Пьер Кошон, может быть, не был злым человеком и Жанну втайне жалел, но был уверен, что делает Богу угодное дело, и совесть у него была так же спокойна, как у всех тогдашних судей-инквизиторов, «потому что, – говорили они, – сам Бог, осудивший Адама и Еву в раю, был первым Судьей-Инквизитором».[355]
LX
Три кардинала, четырнадцать епископов, десять аббатов, множество священников и весь Парижский университет утвердили приговор суда над Жанной. «Пастырский подвиг ваш удостоится венца нетленного», – писали доктора Парижского богословского факультета монсиньору епископу Бовезскому.[356]
24 мая, рано поутру, вошел в тюремную келью Жанны мэтр Жан Бопэр, знаменитый доктор богословия, бывший ректор Парижского университета, вместе с мэтром Николá Луазолёром, тем самым, который так чудесно рядился то лоренским башмачником, то св. Катериной, и объявил Жанне, что ее поведут сейчас на эшафот для выслушания приговора.
– Жанна, если вы – добрая христианка, – сказал мэтр Бопэр в заключение, – то будьте послушны во всех ваших делах и словах святой нашей Матери Церкви в лице ваших судей.
– Так я и сделаю! – ответила будто бы Жанна.[357]
Если бы она действительно ответила так, то монсиньор Бовезский мог лишний раз убедиться, что не ошибся: мука о Церкви была для нее бóльшею, чем сердце человеческое может вынести.

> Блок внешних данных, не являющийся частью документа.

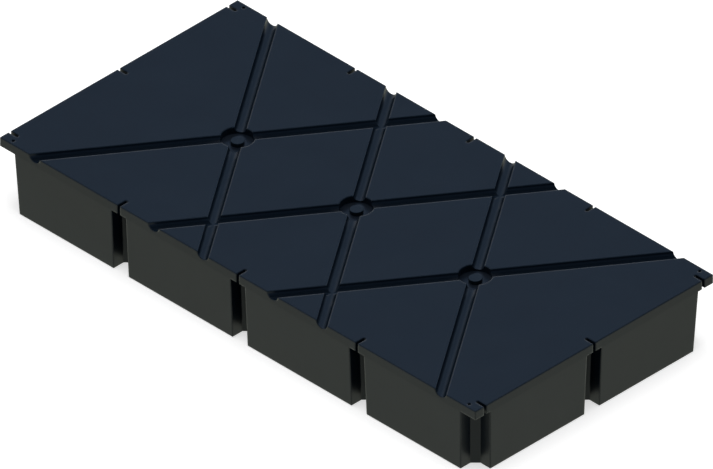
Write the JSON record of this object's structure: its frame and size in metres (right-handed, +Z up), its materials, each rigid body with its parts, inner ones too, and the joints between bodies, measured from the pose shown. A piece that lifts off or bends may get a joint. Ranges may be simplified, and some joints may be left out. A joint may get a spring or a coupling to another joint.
{
  "type": "dock float drum",
  "caption": "Foam filled black plastic dock float: a flat grooved deck with slotted edges over a tapered body with upright bolt channels, and fill plugs in round pockets.",
  "frame": {"origin": "middle of the float's underside", "axes": "+X along the length, +Y along the width, +Z up out of the deck"},
  "size_m": [2.4384, 1.2192, 0.3048],
  "materials": {
    "shell_plastic": "rotationally moulded black polyethylene, satin, with a fine moulded grain",
    "plug_plastic": "moulded black polyethylene plug, satin"
  },
  "bodies": {
    "root": {"drum_shell": "shell_plastic", "fill_plug_1": "plug_plastic", "fill_plug_2": "plug_plastic", "fill_plug_3": "plug_plastic"}
  },
  "joints": []
}
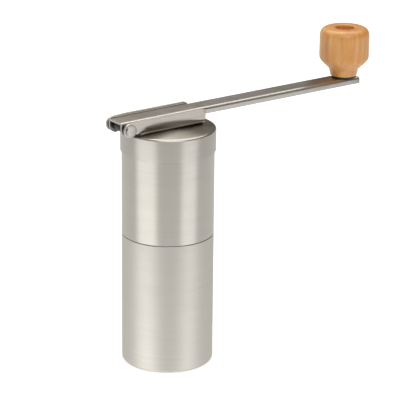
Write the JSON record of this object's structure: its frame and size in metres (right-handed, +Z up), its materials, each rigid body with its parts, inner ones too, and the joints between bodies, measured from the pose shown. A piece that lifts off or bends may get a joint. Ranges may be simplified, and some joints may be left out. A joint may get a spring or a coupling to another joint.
{
  "type": "hand crank coffee grinder",
  "caption": "Slim cylindrical hand coffee grinder in brushed steel, with conical burrs, a screwless ground-coffee container, a lift-off lid and a folding crank with a wooden knob.",
  "frame": {"origin": "centre of the base, on the plane that the foot ring stands on", "axes": "+Z up along the grinder's axis; the crank's arm points along +X in use; the hinge pin lies along Y"},
  "size_m": [0.1795, 0.0546, 0.1804],
  "materials": {
    "brushed_steel": "circumferentially brushed stainless steel",
    "polished_steel": "rolled and polished stainless steel sheet",
    "turned_steel": "turned steel",
    "spring_steel": "bright spring steel",
    "bronze": "sintered bronze",
    "beech": "oiled beech with a fine vertical grain",
    "black_plastic": "matte moulded nylon",
    "washer_plastic": "natural acetal",
    "silicone": "translucent silicone",
    "ceramic": "unglazed white ceramic"
  },
  "bodies": {
    "container": {"container_cup": "brushed_steel"},
    "grinder_body": {"body_tube": "brushed_steel", "burr_housing": "black_plastic", "seal_ring": "silicone", "outer_burr": "ceramic", "burr_retainer": "black_plastic", "retainer_screws": "turned_steel", "lower_bush": "bronze", "shaft_guide": "black_plastic", "upper_bush": "bronze"},
    "lid": {"cap_shell": "brushed_steel", "cap_liner": "black_plastic", "spindle_bush": "bronze"},
    "crank": {"crank_bracket": "polished_steel", "drive_spindle": "turned_steel", "thrust_washer": "black_plastic", "socket_washer": "washer_plastic", "hinge_pin": "turned_steel", "head_washers": "black_plastic"},
    "arm": {"crank_arm": "polished_steel", "pin_sleeve": "turned_steel", "knob_post": "turned_steel", "knob_washer": "black_plastic"},
    "knob": {"knob": "beech", "knob_bush": "bronze"},
    "rotor": {"grinder_shaft": "turned_steel", "shaft_clip": "spring_steel", "spring_seat": "turned_steel", "burr_spring": "spring_steel"},
    "burr_carriage": {"inner_burr": "ceramic", "burr_driver": "black_plastic", "click_plate": "turned_steel"},
    "nut": {"adjust_nut": "black_plastic"}
  },
  "joints": [
    {"name": "body_lift", "type": "slide", "parent": "container", "child": "grinder_body", "axis": [0, 0, 1], "range_m": [0, 0.05]},
    {"name": "lid_lift", "type": "slide", "parent": "grinder_body", "child": "lid", "axis": [0, 0, 1], "range_m": [0, 0.05]},
    {"name": "crank_spin", "type": "hinge", "parent": "lid", "child": "crank", "pos_m": [0, 0, 0.142], "axis": [0, 0, 1], "continuous": true},
    {"name": "arm_fold", "type": "hinge", "parent": "crank", "child": "arm", "pos_m": [-0.032, 0, 0.146], "axis": [0, 1, 0], "range_deg": [-270, 0]},
    {"name": "knob_spin", "type": "hinge", "parent": "arm", "child": "knob", "pos_m": [0.1285, 0, 0.165], "axis": [0, 0, 1], "continuous": true},
    {"name": "burr_spin", "type": "hinge", "parent": "grinder_body", "child": "rotor", "pos_m": [0, 0, 0.095], "axis": [0, 0, 1], "continuous": true},
    {"name": "burr_gap", "type": "slide", "parent": "rotor", "child": "burr_carriage", "axis": [0, 0, 1], "range_m": [0, 0.0016], "deforming": ["burr_spring"]},
    {"name": "nut_turn", "type": "hinge", "parent": "burr_carriage", "child": "nut", "pos_m": [0, 0, 0.062], "axis": [0, 0, 1], "range_deg": [0, 720]}
  ],
  "couplings": [
    {"joint": "burr_spin", "follows": "crank_spin", "ratio": 1},
    {"joint": "burr_gap", "follows": "nut_turn", "m_per_rad": 0.00012732}
  ]
}
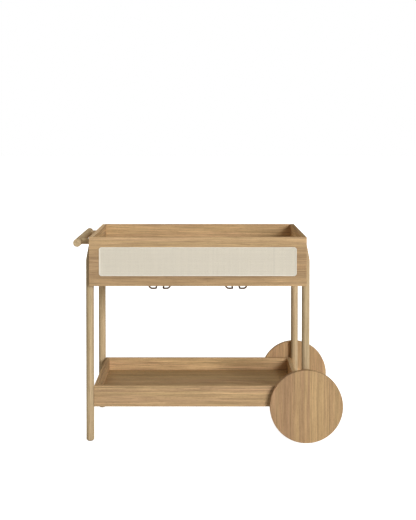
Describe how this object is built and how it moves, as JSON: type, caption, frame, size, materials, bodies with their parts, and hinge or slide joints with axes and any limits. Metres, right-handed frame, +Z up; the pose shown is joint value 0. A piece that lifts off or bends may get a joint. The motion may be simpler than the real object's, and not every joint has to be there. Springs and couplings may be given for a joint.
{
  "type": "bar cart",
  "caption": "Oak bar cart on legs and disc wheels: deep top box with woven panels, low tray, push bar and wire rails that hold stemmed glasses.",
  "frame": {"origin": "on the floor, below the middle of the cart's overall length and depth", "axes": "+X from the push bar to the wheels, +Y from front to back, +Z up"},
  "size_m": [0.933, 0.408, 0.71],
  "materials": {
    "oak_board": "matt oiled oak, grain along the board",
    "oak_floor": "matt oiled oak veneer, grain along the length",
    "oak_round": "matt oiled oak rod, grain along the rod",
    "oak_small": "oak plugs, keys and dowels",
    "oak_wheel": "matt oiled oak disc, upright grain",
    "webbing": "fine closed weave of bleached cane, held taut",
    "reed": "pale reed",
    "glide_nylon": "matt brown nylon",
    "bush_nylon": "matt nylon",
    "steel": "zinc plated steel",
    "brass": "satin brass",
    "bronze_wire": "satin dark bronze"
  },
  "bodies": {
    "cart": {"box_front_panel": "oak_board", "box_back_panel": "oak_board", "box_left_side": "oak_board", "box_right_side": "oak_board", "tray_front_board": "oak_board", "tray_back_board": "oak_board", "tray_left_board": "oak_board", "tray_right_board": "oak_board", "box_floor": "oak_floor", "tray_floor": "oak_floor", "front_left_leg": "oak_round", "back_left_leg": "oak_round", "front_right_leg": "oak_round", "back_right_leg": "oak_round", "push_bar": "oak_round", "front_bar_peg": "oak_round", "back_bar_peg": "oak_round", "box_corner_keys": "oak_small", "box_screw_plugs": "oak_small", "leg_plugs": "oak_small", "tray_dowels": "oak_small", "front_webbing": "webbing", "back_webbing": "webbing", "front_spline": "reed", "back_spline": "reed", "front_foot_glide": "glide_nylon", "back_foot_glide": "glide_nylon", "front_axle_bush": "bush_nylon", "back_axle_bush": "bush_nylon", "leg_screws": "steel", "tray_screws": "steel", "bar_screws": "steel", "left_rack_left_rail": "bronze_wire", "left_rack_right_rail": "bronze_wire", "right_rack_left_rail": "bronze_wire", "right_rack_right_rail": "bronze_wire", "rail_screws": "bronze_wire"},
    "front_wheel_set": {"front_wheel": "oak_wheel", "front_wheel_spindle": "steel", "front_plate_screws": "steel", "front_axle_washer": "brass", "front_axle_nut": "brass"},
    "back_wheel_set": {"back_wheel": "oak_wheel", "back_wheel_spindle": "steel", "back_plate_screws": "steel", "back_axle_washer": "brass", "back_axle_nut": "brass"}
  },
  "joints": [
    {"name": "front_wheel_spin", "type": "hinge", "parent": "cart", "child": "front_wheel_set", "pos_m": [0.3405, -0.187, 0.126], "axis": [0, 1, 0], "continuous": true},
    {"name": "back_wheel_spin", "type": "hinge", "parent": "cart", "child": "back_wheel_set", "pos_m": [0.3405, 0.187, 0.126], "axis": [0, 1, 0], "continuous": true}
  ]
}
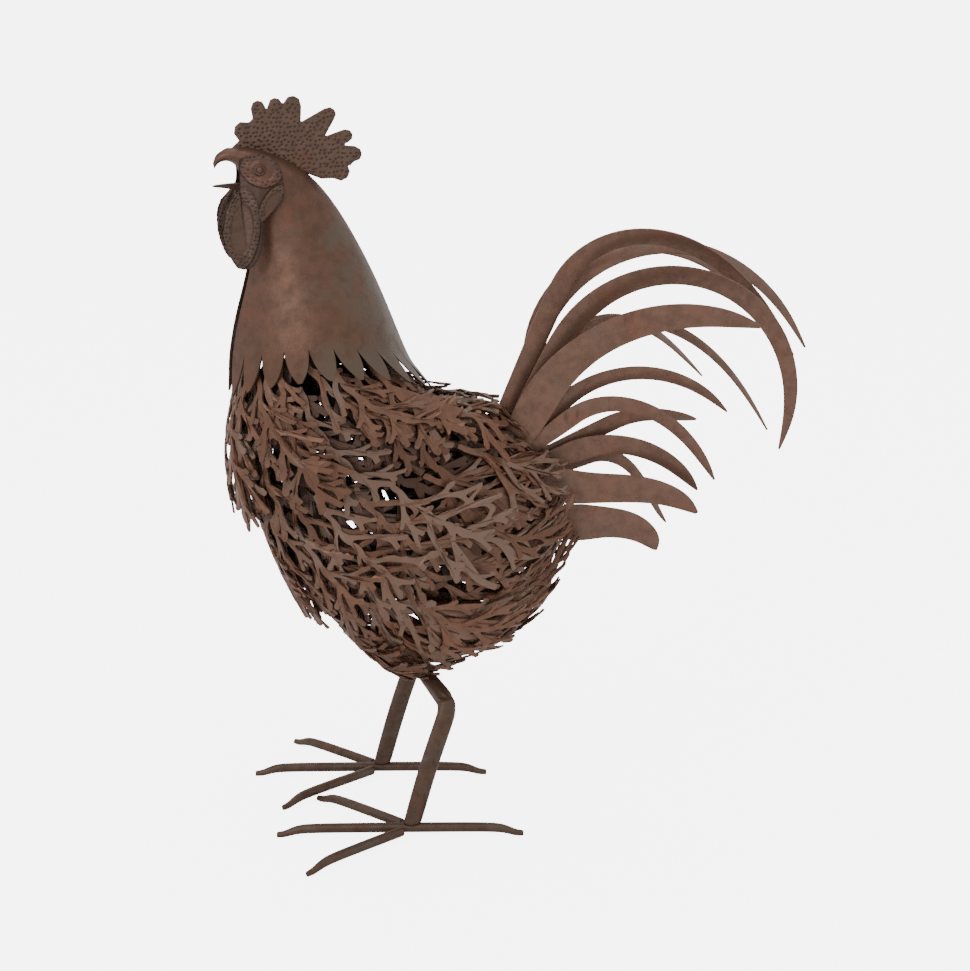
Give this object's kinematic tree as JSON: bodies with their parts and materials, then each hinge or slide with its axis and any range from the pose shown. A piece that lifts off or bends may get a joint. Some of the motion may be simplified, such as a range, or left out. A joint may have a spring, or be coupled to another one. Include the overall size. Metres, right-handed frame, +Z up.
{
  "type": "scrap metal rooster sculpture",
  "caption": "Standing rooster of rust-brown sheet steel: slit cape, branching cut-out body plates, curved strip tail and rod legs.",
  "frame": {"origin": "on the ground, below the middle of the figure's bounding box", "axes": "+Z up, the rooster looks along -X, its left side is toward -Y"},
  "size_m": [0.5808, 0.306, 0.6809],
  "materials": {
    "cape_steel": "satin rust-brown patina with grey streaks",
    "comb_steel": "satin red-brown patina, embossed",
    "plate_steel": "satin rust-brown patina, dark edges",
    "tail_steel": "satin rust-brown patina, dark edges",
    "leg_steel": "satin dark brown patina",
    "dark_steel": "dark, almost black patina"
  },
  "bodies": {
    "root": {"neck_cape_left": "cape_steel", "neck_cape_right": "cape_steel", "lower_beak": "dark_steel", "comb": "comb_steel", "face_plate_left": "comb_steel", "face_plate_right": "comb_steel", "frame_rod": "dark_steel", "body_plate_left_1": "plate_steel", "body_plate_left_2": "plate_steel", "body_plate_left_3": "plate_steel", "body_plate_left_4": "plate_steel", "body_plate_left_5": "plate_steel", "body_plate_left_6": "plate_steel", "body_plate_left_7": "plate_steel", "body_plate_left_8": "plate_steel", "body_plate_left_9": "plate_steel", "body_plate_left_10": "plate_steel", "body_plate_left_11": "plate_steel", "body_plate_left_12": "plate_steel", "body_plate_left_13": "plate_steel", "body_plate_left_14": "plate_steel", "body_plate_right_1": "plate_steel", "body_plate_right_2": "plate_steel", "body_plate_right_3": "plate_steel", "body_plate_right_4": "plate_steel", "body_plate_right_5": "plate_steel", "body_plate_right_6": "plate_steel", "body_plate_right_7": "plate_steel", "body_plate_right_8": "plate_steel", "body_plate_right_9": "plate_steel", "body_plate_right_10": "plate_steel", "body_plate_right_11": "plate_steel", "body_plate_right_12": "plate_steel", "body_plate_right_13": "plate_steel", "body_plate_right_14": "plate_steel", "tail_sickle_left_1": "tail_steel", "tail_sickle_left_2": "tail_steel", "tail_broad_left_1": "tail_steel", "tail_short_left_1": "tail_steel", "tail_short_left_2": "tail_steel", "tail_short_left_3": "tail_steel", "tail_short_left_4": "tail_steel", "tail_broad_left_2": "tail_steel", "tail_broad_left_3": "tail_steel", "tail_sickle_right_1": "tail_steel", "tail_sickle_right_2": "tail_steel", "tail_broad_right_1": "tail_steel", "tail_broad_right_2": "tail_steel", "tail_short_right_1": "tail_steel", "leg_left": "leg_steel", "long_toe_left": "leg_steel", "outer_toe_left": "leg_steel", "inner_toe_left": "leg_steel", "leg_right": "leg_steel", "long_toe_right": "leg_steel", "outer_toe_right": "leg_steel", "inner_toe_right": "leg_steel"}
  },
  "joints": []
}
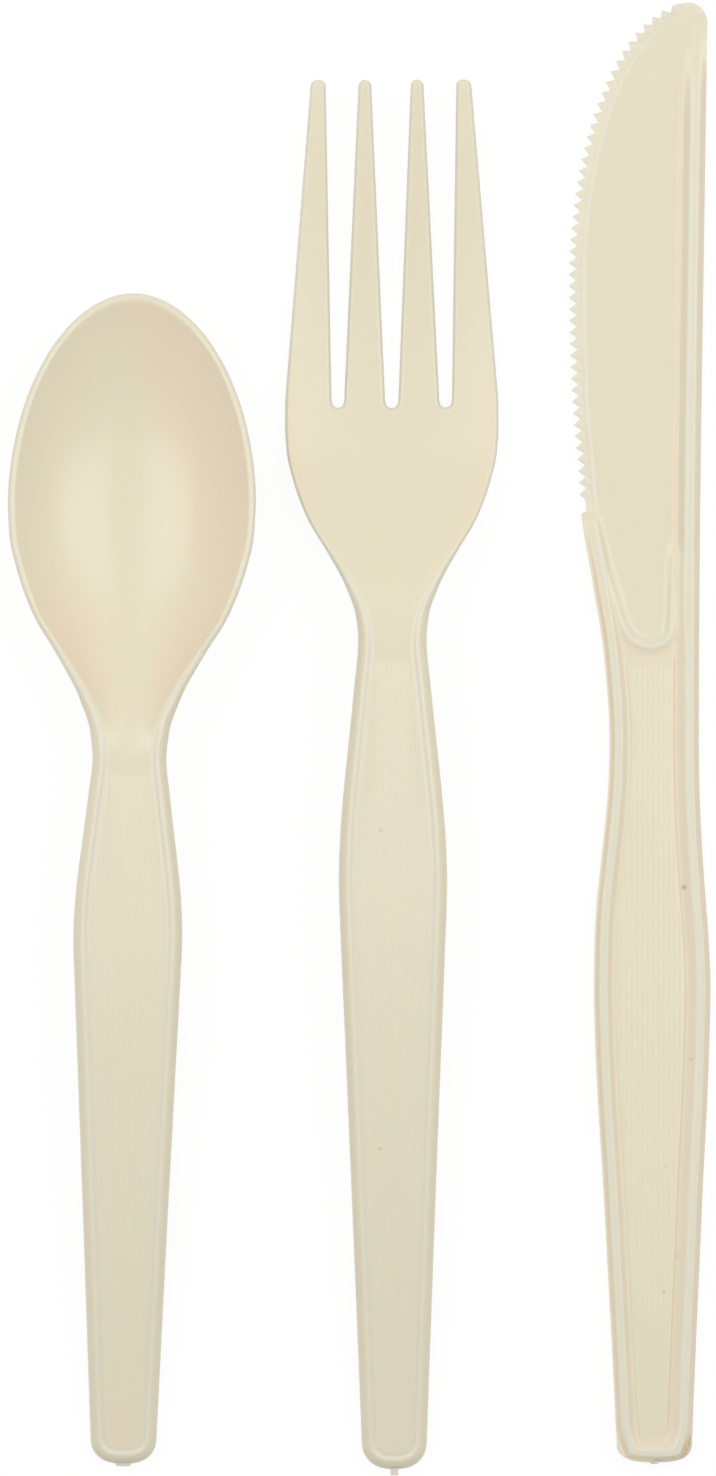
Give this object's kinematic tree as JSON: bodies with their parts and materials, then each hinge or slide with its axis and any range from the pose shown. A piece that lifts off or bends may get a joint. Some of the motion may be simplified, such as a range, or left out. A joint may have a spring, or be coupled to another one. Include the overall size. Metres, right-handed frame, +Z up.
{
  "type": "cutlery kit",
  "caption": "Set of disposable cream plastic cutlery laid side by side: spoon, fork and serrated knife, each moulded in one piece with a finely ribbed handle.",
  "frame": {"origin": "centre of the set's footprint, at the height of the surface that the pieces lie on", "axes": "+Y from the handles' ends towards the bowl, the tines and the knife's tip; +X from the spoon to the knife; +Z up"},
  "size_m": [0.0914, 0.1916, 0.0099],
  "materials": {
    "cream_plastic": "satin"
  },
  "bodies": {
    "root": {"spoon": "cream_plastic", "fork": "cream_plastic", "knife": "cream_plastic"}
  },
  "joints": []
}
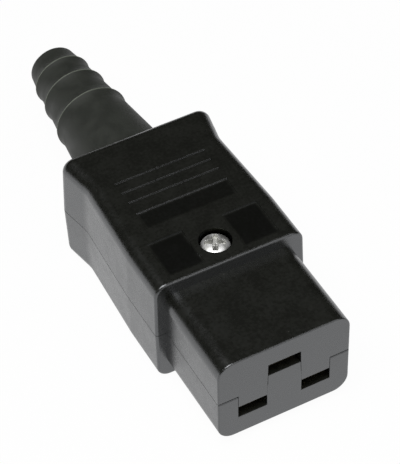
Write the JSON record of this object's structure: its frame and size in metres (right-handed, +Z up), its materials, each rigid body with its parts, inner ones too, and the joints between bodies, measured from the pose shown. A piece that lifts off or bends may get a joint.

Сердце «дочери Божьей» сказало Отцу так же, как сердце Сына Божия: «Авва Отче… пронеси чашу сию мимо меня».– Верьте, Жанна, вы еще можете спастись, – прибавил мэтр Луазолёр, – только сделайте все, что вам скажут, и вас отдадут в руки Церкви, и все будет хорошо…[358]
Но чтó с нею сделает Церковь, об этом он умолчал.